A coolant circuit 88 is formed between housing 70 and driven plate 80. Engine coolant is routed from circuit 64 to inlet 90, through coolant circuit 88 to outlet 92, and then back to circuit 66. Alternatively, transmission fluid may be circulated through the coolant circuit. Heat that is generated in the working fluid from viscosity is transferred from the working fluid to driven plate 80 and then into the coolant flowing through coolant circuit 88. Driven plate 80 may include a number of blades 94 which propel the coolant through the coolant circuit. The blades also increase the surface area available for heat transfer to the coolant. The pumping action of the blades may be the sole force propelling coolant through the clutch or may be a supplement to an external pressure source. This pumping action increases the flow of engine coolant through the radiator to increase engine cooling thereby magnifying the effect of engaging the fan. Alternatively, outlet 92′ may be located on the opposite side of driven plate 80 to provide additional opportunity for heat transfer but reducing the pumping effectiveness.

A valve 96 extends from reservoir 82 through a hole in the center of input shaft 72. Valve 96 can slide axially from the position shown in FIG. 3 to a position in which it blocks the flow of fluid from reservoir 82 into the working zone. To disengage the clutch, valve 96 is moved into this later position using electro-magnetic actuator 98 which is fixed to stationary housing 70. When the electro-magnetic force is not present, centrifugal forces acting on the fluid in reservoir 82 tend to push valve 96 into the engaged position shown in FIG. 3. A return spring may also be used.

FIG. 4 shows an end view of an alternative embodiment. In this embodiment, the inlet 90′ and the outlet 92″ are each located on the perimeter of the stationary housing.

While exemplary embodiments are described above, it is not intended that these embodiments describe all possible forms encompassed by the claims. The words used in the specification are words of description rather than limitation, and it is understood that various changes can be made without departing from the spirit and scope of the disclosure. As previously described, the features of various embodiments can be combined to form further embodiments of the invention that may not be explicitly described or illustrated. While various embodiments could have been described as providing advantages or being preferred over other embodiments or prior art implementations with respect to one or more desired characteristics, those of ordinary skill in the art recognize that one or more features or characteristics can be compromised to achieve desired overall system attributes, which depend on the specific application and implementation. As such, embodiments described as less desirable than other embodiments or prior art implementations with respect to one or more characteristics are not outside the scope of the disclosure and can be desirable for particular applications.

Claims

1. A viscous fan clutch comprising:

input and output shafts;

a drive plate fixed to the input shaft and having a first plurality of cylindrical ridges;

a driven plate fixed to the output shaft and having a second plurality of cylindrical ridges interspersed with the first plurality of ridges, the driving plate and driven plate defining a first fluid circuit to direct a working fluid between the first and second pluralities of ridges such that viscous shear exerts torque on the driven plate; and

a stationary housing, the driven plate and the stationary housing defining a second fluid circuit sealed from the first fluid circuit such that heat generated by the viscous shear is transferred through the driven plate to a cooling fluid in the second circuit.

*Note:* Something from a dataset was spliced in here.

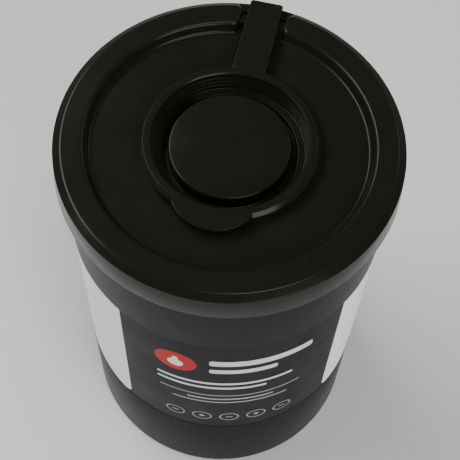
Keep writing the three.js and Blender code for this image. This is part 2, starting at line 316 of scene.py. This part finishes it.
bm = bmesh.new()
sections = []
for k in range(FILM_COLUMNS + 1):
    turn = SEAM_TURN + (360.0 + LAP) * k / FILM_COLUMNS
    t = math.radians(turn)
    column = film_section(turn)
    outer = [add_point(bm, r * math.cos(t), r * math.sin(t), z) for r, z in column]
    inner = [add_point(bm, (r - FILM) * math.cos(t), (r - FILM) * math.sin(t), z) for r, z in column]
    sections.append((outer, inner))
join_loops(bm, [outer + inner[::-1] for outer, inner in sections])
for outer, inner in (sections[0], sections[-1]):
    for j in range(FILM_ROWS):
        bm.faces.new((outer[j], outer[j + 1], inner[j + 1], inner[j]))
label = add_moulding("label_film", bm, "tub_body", "label")

film = Finish("label_print")
facing = film.node("ShaderNodeVectorRotate", Vector=film.place, Angle=math.radians(-LABEL_TURN - 90))
facing.rotation_type = "Z_AXIS"
across, depth, up = film.node("ShaderNodeSeparateXYZ", Vector=facing.outputs[0]).outputs
# Length along the film from the label's middle, and height above its lower edge, in mm
along = film.maths("MULTIPLY", film.maths("ARCTAN2", across, film.maths("MULTIPLY", depth, -1.0)), LABEL_R)
height = film.maths("SUBTRACT", film.maths("MULTIPLY", up, 1 / MM), LABEL_LOW)


def inside(distance, soft=0.12):
    """1 inside a shape and 0 outside it, from its signed distance in mm."""
    return film.span(distance, soft, -soft)


def reach_of(x, y):
    """Length of a step of x and y."""
    squares = film.maths("ADD", film.maths("MULTIPLY", x, x), film.maths("MULTIPLY", y, y))
    return film.maths("SQRT", squares)


def circle(x, y, radius):
    """Signed distance to a circle."""
    far = reach_of(film.maths("SUBTRACT", along, x), film.maths("SUBTRACT", height, y))
    return film.maths("SUBTRACT", far, radius)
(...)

2. The viscous fan clutch of claim 1 wherein the first fluid circuit includes a fluid reservoir.

3. The viscous fan clutch of claim 2 further comprising a valve configured to selectively block a flow of the working fluid from the reservoir.

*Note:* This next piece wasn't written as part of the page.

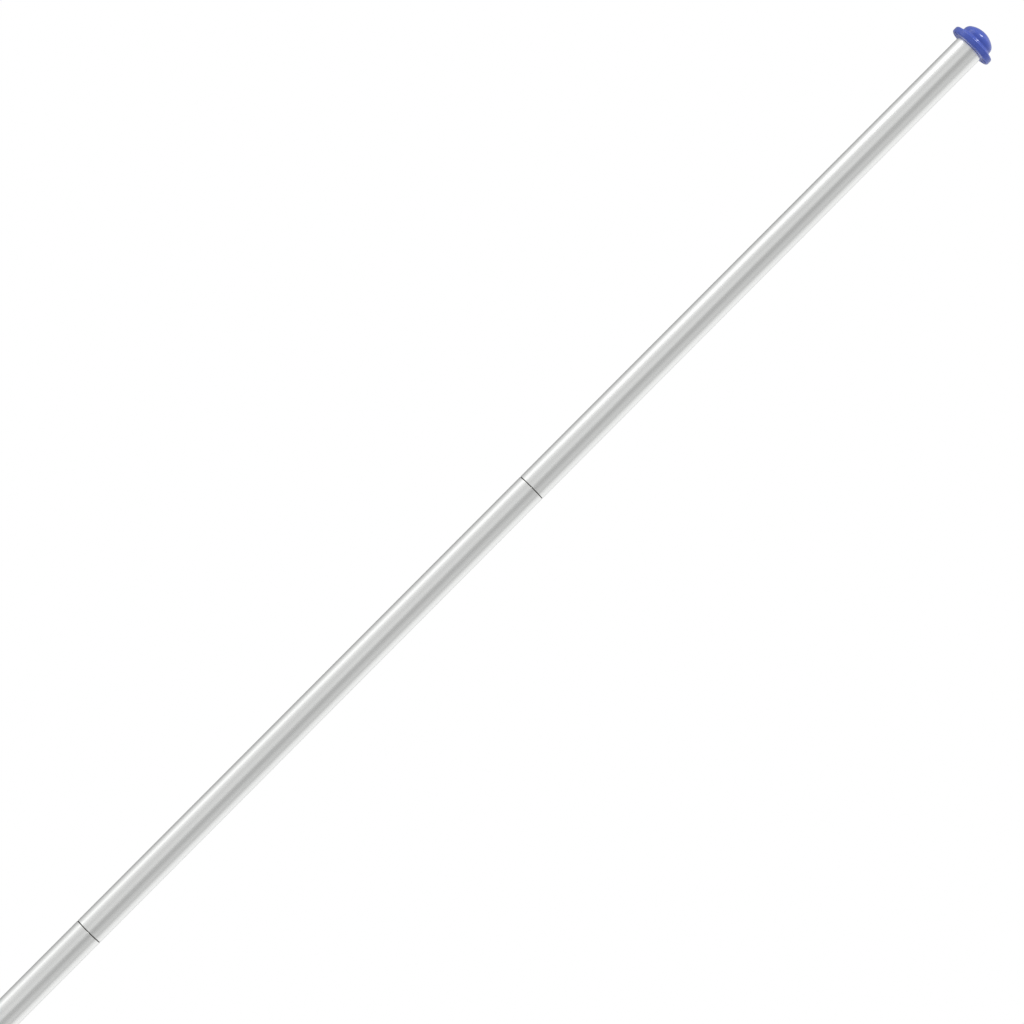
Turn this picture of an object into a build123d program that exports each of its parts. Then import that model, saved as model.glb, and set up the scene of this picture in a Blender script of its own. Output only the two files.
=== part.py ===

4. The viscous fan clutch of claim 3 further comprising an electro-magnetic actuator fixed to the stationary housing and configured to bias the valve in an axial direction.

5. The viscous fan clutch of claim 1 further comprising a plurality of blades extending from the driven plate into the second fluid circuit and configured to propel the cooling fluid from an inlet port to an outlet port.

6. A clutch comprising:

a housing;

a driven plate supported for rotation within the housing, the driven plate and the housing defining a coolant circuit; and

a driving plate supported for rotation within the housing in proximity to the driven plate to define a working circuit sealed from the coolant circuit, the driving plate configured to circulate a working fluid through the working circuit.

7. The clutch of claim 6 wherein a plurality of driving plate cylindrical ridges are interspersed with a plurality of driven plate cylindrical ridges to define a working zone within the working circuit.

8. The clutch of claim 7 wherein the working circuit includes a radial passageway through the driven plate to convey working fluid from the working zone to a reservoir.

9. The clutch of claim 8 further comprising a valve configured to selectively block a flow of the working fluid from the reservoir.

10. The clutch of claim 9 further comprising an electro-magnetic actuator fixed to the housing and configured to move the valve axially.

11. The clutch of claim 6 further comprising a plurality of blades extending from the driven plate into the coolant circuit to propel a cooling fluid from an inlet port to an outlet port.

12. A powertrain comprising:

an engine having a crankshaft;

a radiator;

a fan configured to increase airflow through the radiator;

a clutch configured to selectively transfer power from the crankshaft to the fan and to pump a coolant from an inlet to an outlet in response to clutch engagement; and

plumbing configured to route the coolant from the engine to the inlet, from the outlet to the radiator, and from the radiator to the engine.

13. The powertrain of claim 12 wherein the clutch comprises:

a housing fixed to the engine;

a driven plate supported for rotation within the housing, the driven plate and the housing defining a coolant circuit between the inlet and the outlet; and

a driving plate supported for rotation within the housing in proximity to the driven plate to define a working circuit sealed from the coolant circuit, the driving plate configured to circulate a working fluid through the working circuit.

14. The powertrain of claim 13 wherein the clutch further comprises a plurality of blades extending from the driven plate into the coolant circuit to propel the cooling fluid from the inlet to the outlet.